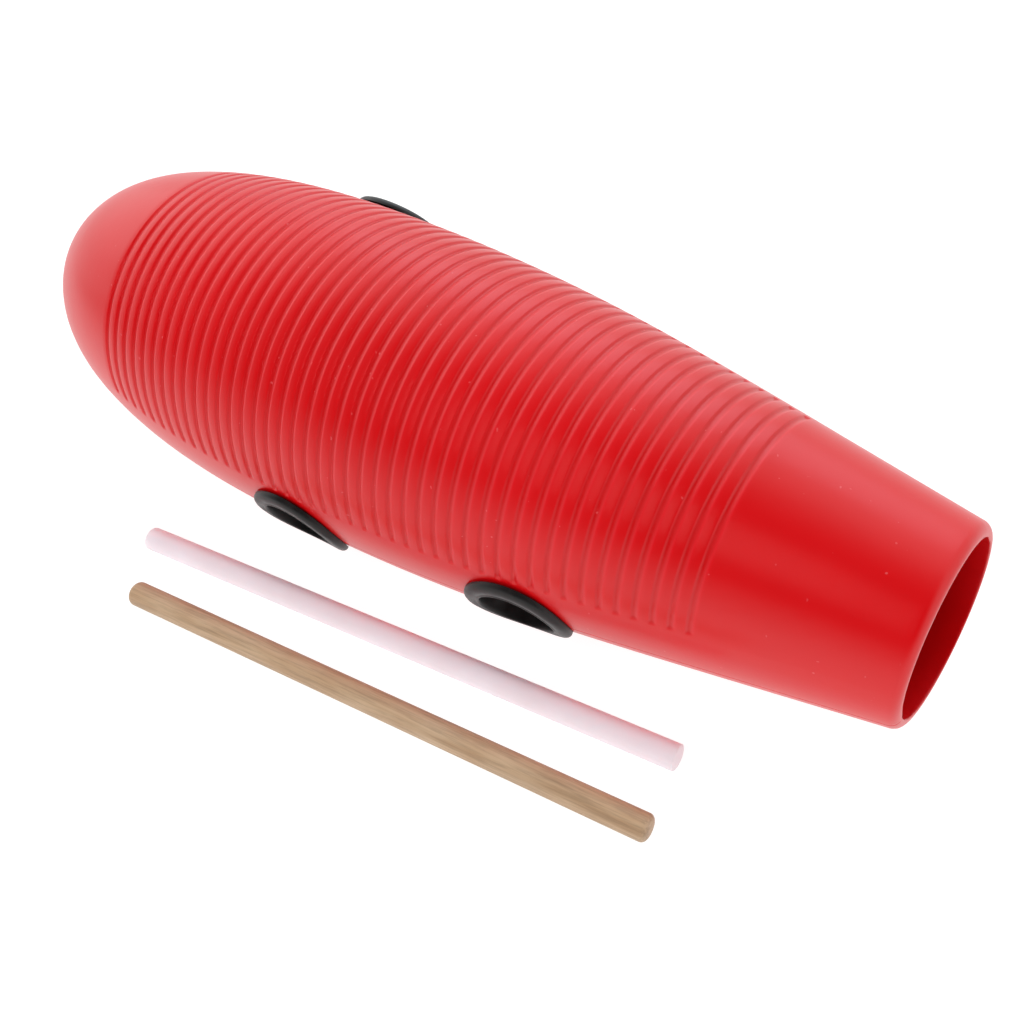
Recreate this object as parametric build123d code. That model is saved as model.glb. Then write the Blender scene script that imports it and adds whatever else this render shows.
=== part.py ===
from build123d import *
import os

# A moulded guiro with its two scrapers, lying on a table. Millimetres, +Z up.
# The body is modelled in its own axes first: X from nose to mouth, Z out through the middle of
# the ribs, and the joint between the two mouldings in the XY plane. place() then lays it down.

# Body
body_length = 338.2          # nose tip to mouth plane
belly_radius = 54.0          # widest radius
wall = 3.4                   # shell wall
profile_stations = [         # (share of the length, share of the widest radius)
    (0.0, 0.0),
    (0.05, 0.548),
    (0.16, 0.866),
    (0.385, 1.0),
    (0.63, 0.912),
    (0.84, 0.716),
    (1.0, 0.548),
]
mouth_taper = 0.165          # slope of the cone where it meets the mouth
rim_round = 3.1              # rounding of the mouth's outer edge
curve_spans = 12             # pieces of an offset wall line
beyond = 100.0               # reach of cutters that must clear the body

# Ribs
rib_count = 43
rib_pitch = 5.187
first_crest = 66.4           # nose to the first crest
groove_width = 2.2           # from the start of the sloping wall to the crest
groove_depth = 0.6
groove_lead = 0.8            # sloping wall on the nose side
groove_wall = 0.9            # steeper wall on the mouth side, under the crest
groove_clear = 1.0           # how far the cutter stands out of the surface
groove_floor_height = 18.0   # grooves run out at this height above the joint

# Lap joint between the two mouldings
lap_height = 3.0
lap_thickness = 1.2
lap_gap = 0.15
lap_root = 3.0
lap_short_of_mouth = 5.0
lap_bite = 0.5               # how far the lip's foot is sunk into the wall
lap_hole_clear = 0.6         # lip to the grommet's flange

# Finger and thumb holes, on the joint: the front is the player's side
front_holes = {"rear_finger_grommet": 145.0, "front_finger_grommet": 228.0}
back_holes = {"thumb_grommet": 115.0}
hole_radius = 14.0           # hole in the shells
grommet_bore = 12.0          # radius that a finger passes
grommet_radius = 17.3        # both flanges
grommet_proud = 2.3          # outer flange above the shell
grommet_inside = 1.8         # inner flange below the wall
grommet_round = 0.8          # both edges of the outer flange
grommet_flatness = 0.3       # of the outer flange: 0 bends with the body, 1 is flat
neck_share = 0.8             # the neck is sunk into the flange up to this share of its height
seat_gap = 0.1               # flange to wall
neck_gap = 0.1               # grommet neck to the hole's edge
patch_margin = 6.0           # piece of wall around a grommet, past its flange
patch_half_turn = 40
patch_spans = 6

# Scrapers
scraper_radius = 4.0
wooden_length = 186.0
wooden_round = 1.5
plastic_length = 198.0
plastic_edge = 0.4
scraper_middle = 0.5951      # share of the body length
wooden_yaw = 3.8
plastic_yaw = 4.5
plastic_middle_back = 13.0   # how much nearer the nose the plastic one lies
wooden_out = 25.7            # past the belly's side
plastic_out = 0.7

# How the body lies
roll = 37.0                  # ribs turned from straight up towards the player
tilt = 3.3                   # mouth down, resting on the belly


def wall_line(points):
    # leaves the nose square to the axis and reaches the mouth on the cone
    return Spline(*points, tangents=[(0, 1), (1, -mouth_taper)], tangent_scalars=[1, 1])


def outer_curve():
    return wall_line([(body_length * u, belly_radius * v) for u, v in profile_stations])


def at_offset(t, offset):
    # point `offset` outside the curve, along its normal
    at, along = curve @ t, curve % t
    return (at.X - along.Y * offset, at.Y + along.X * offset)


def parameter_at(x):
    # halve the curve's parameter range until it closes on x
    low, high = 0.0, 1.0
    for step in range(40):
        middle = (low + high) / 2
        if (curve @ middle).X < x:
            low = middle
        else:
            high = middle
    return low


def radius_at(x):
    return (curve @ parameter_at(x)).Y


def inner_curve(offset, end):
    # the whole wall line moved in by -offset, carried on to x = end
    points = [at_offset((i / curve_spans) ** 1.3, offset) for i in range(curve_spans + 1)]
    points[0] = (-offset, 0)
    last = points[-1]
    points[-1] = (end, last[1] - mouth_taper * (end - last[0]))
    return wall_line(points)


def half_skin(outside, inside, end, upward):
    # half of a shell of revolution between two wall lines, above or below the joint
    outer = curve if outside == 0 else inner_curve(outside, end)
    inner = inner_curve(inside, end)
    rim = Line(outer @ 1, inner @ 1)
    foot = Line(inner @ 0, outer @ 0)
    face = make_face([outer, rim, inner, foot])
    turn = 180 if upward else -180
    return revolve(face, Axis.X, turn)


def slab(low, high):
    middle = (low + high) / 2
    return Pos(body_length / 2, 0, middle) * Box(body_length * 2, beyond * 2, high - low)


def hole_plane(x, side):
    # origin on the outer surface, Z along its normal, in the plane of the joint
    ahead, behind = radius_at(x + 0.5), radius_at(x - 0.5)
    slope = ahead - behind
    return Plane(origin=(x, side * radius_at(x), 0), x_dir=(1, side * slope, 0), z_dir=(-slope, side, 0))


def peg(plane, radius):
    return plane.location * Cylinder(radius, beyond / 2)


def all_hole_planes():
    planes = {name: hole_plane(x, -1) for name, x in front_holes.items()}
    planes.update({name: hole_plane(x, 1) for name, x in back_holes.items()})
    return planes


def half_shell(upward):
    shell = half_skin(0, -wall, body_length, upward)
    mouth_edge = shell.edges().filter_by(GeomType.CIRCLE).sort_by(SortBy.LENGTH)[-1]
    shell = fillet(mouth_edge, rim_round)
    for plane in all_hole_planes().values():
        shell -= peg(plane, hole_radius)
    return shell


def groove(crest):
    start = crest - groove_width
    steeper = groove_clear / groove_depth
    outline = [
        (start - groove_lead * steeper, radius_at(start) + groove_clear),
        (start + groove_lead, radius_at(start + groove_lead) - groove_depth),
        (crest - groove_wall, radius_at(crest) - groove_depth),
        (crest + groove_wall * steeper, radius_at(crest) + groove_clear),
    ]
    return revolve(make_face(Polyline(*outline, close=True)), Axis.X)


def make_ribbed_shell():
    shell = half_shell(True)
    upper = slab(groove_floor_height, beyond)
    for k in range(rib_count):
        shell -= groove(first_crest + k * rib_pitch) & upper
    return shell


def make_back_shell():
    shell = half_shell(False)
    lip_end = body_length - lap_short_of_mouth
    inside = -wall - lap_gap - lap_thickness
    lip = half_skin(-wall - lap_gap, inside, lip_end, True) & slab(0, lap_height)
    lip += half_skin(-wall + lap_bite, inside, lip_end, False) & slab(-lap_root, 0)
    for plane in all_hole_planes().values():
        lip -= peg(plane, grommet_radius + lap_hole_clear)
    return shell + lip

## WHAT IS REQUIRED
Your task is to return the full listing exactly as it was given.

## EXERCISE SOLUTION
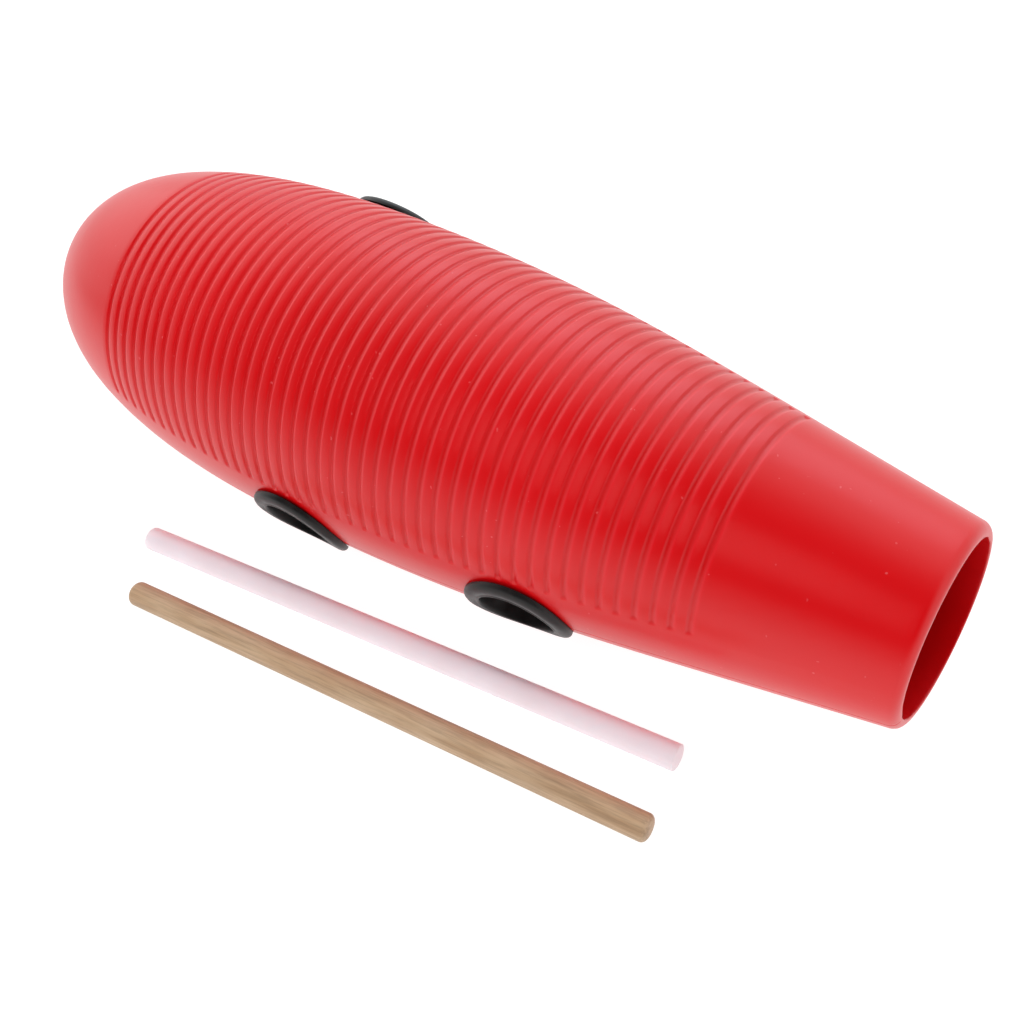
Recreate this object as parametric build123d code. That model is saved as model.glb. Then write the Blender scene script that imports it and adds whatever else this render shows.
=== part.py ===
from build123d import *
import os

# A moulded guiro with its two scrapers, lying on a table. Millimetres, +Z up.
# The body is modelled in its own axes first: X from nose to mouth, Z out through the middle of
# the ribs, and the joint between the two mouldings in the XY plane. place() then lays it down.

# Body
body_length = 338.2          # nose tip to mouth plane
belly_radius = 54.0          # widest radius
wall = 3.4                   # shell wall
profile_stations = [         # (share of the length, share of the widest radius)
    (0.0, 0.0),
    (0.05, 0.548),
    (0.16, 0.866),
    (0.385, 1.0),
    (0.63, 0.912),
    (0.84, 0.716),
    (1.0, 0.548),
]
mouth_taper = 0.165          # slope of the cone where it meets the mouth
rim_round = 3.1              # rounding of the mouth's outer edge
curve_spans = 12             # pieces of an offset wall line
beyond = 100.0               # reach of cutters that must clear the body

# Ribs
rib_count = 43
rib_pitch = 5.187
first_crest = 66.4           # nose to the first crest
groove_width = 2.2           # from the start of the sloping wall to the crest
groove_depth = 0.6
groove_lead = 0.8            # sloping wall on the nose side
groove_wall = 0.9            # steeper wall on the mouth side, under the crest
groove_clear = 1.0           # how far the cutter stands out of the surface
groove_floor_height = 18.0   # grooves run out at this height above the joint

# Lap joint between the two mouldings
lap_height = 3.0
lap_thickness = 1.2
lap_gap = 0.15
lap_root = 3.0
lap_short_of_mouth = 5.0
lap_bite = 0.5               # how far the lip's foot is sunk into the wall
lap_hole_clear = 0.6         # lip to the grommet's flange

# Finger and thumb holes, on the joint: the front is the player's side
front_holes = {"rear_finger_grommet": 145.0, "front_finger_grommet": 228.0}
back_holes = {"thumb_grommet": 115.0}
hole_radius = 14.0           # hole in the shells
grommet_bore = 12.0          # radius that a finger passes
grommet_radius = 17.3        # both flanges
grommet_proud = 2.3          # outer flange above the shell
grommet_inside = 1.8         # inner flange below the wall
grommet_round = 0.8          # both edges of the outer flange
grommet_flatness = 0.3       # of the outer flange: 0 bends with the body, 1 is flat
neck_share = 0.8             # the neck is sunk into the flange up to this share of its height
seat_gap = 0.1               # flange to wall
neck_gap = 0.1               # grommet neck to the hole's edge
patch_margin = 6.0           # piece of wall around a grommet, past its flange
patch_half_turn = 40
patch_spans = 6

# Scrapers
scraper_radius = 4.0
wooden_length = 186.0
wooden_round = 1.5
plastic_length = 198.0
plastic_edge = 0.4
scraper_middle = 0.5951      # share of the body length
wooden_yaw = 3.8
plastic_yaw = 4.5
plastic_middle_back = 13.0   # how much nearer the nose the plastic one lies
wooden_out = 25.7            # past the belly's side
plastic_out = 0.7

# How the body lies
roll = 37.0                  # ribs turned from straight up towards the player
tilt = 3.3                   # mouth down, resting on the belly


def wall_line(points):
    # leaves the nose square to the axis and reaches the mouth on the cone
    return Spline(*points, tangents=[(0, 1), (1, -mouth_taper)], tangent_scalars=[1, 1])


def outer_curve():
    return wall_line([(body_length * u, belly_radius * v) for u, v in profile_stations])


def at_offset(t, offset):
    # point `offset` outside the curve, along its normal
    at, along = curve @ t, curve % t
    return (at.X - along.Y * offset, at.Y + along.X * offset)


def parameter_at(x):
    # halve the curve's parameter range until it closes on x
    low, high = 0.0, 1.0
    for step in range(40):
        middle = (low + high) / 2
        if (curve @ middle).X < x:
            low = middle
        else:
            high = middle
    return low


def radius_at(x):
    return (curve @ parameter_at(x)).Y


def inner_curve(offset, end):
    # the whole wall line moved in by -offset, carried on to x = end
    points = [at_offset((i / curve_spans) ** 1.3, offset) for i in range(curve_spans + 1)]
    points[0] = (-offset, 0)
    last = points[-1]
    points[-1] = (end, last[1] - mouth_taper * (end - last[0]))
    return wall_line(points)


def half_skin(outside, inside, end, upward):
    # half of a shell of revolution between two wall lines, above or below the joint
    outer = curve if outside == 0 else inner_curve(outside, end)
    inner = inner_curve(inside, end)
    rim = Line(outer @ 1, inner @ 1)
    foot = Line(inner @ 0, outer @ 0)
    face = make_face([outer, rim, inner, foot])
    turn = 180 if upward else -180
    return revolve(face, Axis.X, turn)


def slab(low, high):
    middle = (low + high) / 2
    return Pos(body_length / 2, 0, middle) * Box(body_length * 2, beyond * 2, high - low)


def hole_plane(x, side):
    # origin on the outer surface, Z along its normal, in the plane of the joint
    ahead, behind = radius_at(x + 0.5), radius_at(x - 0.5)
    slope = ahead - behind
    return Plane(origin=(x, side * radius_at(x), 0), x_dir=(1, side * slope, 0), z_dir=(-slope, side, 0))


def peg(plane, radius):
    return plane.location * Cylinder(radius, beyond / 2)


def all_hole_planes():
    planes = {name: hole_plane(x, -1) for name, x in front_holes.items()}
    planes.update({name: hole_plane(x, 1) for name, x in back_holes.items()})
    return planes


def half_shell(upward):
    shell = half_skin(0, -wall, body_length, upward)
    mouth_edge = shell.edges().filter_by(GeomType.CIRCLE).sort_by(SortBy.LENGTH)[-1]
    shell = fillet(mouth_edge, rim_round)
    for plane in all_hole_planes().values():
        shell -= peg(plane, hole_radius)
    return shell


def groove(crest):
    start = crest - groove_width
    steeper = groove_clear / groove_depth
    outline = [
        (start - groove_lead * steeper, radius_at(start) + groove_clear),
        (start + groove_lead, radius_at(start + groove_lead) - groove_depth),
        (crest - groove_wall, radius_at(crest) - groove_depth),
        (crest + groove_wall * steeper, radius_at(crest) + groove_clear),
    ]
    return revolve(make_face(Polyline(*outline, close=True)), Axis.X)


def make_ribbed_shell():
    shell = half_shell(True)
    upper = slab(groove_floor_height, beyond)
    for k in range(rib_count):
        shell -= groove(first_crest + k * rib_pitch) & upper
    return shell


def make_back_shell():
    shell = half_shell(False)
    lip_end = body_length - lap_short_of_mouth
    inside = -wall - lap_gap - lap_thickness
    lip = half_skin(-wall - lap_gap, inside, lip_end, True) & slab(0, lap_height)
    lip += half_skin(-wall + lap_bite, inside, lip_end, False) & slab(-lap_root, 0)
    for plane in all_hole_planes().values():
        lip -= peg(plane, grommet_radius + lap_hole_clear)
    return shell + lip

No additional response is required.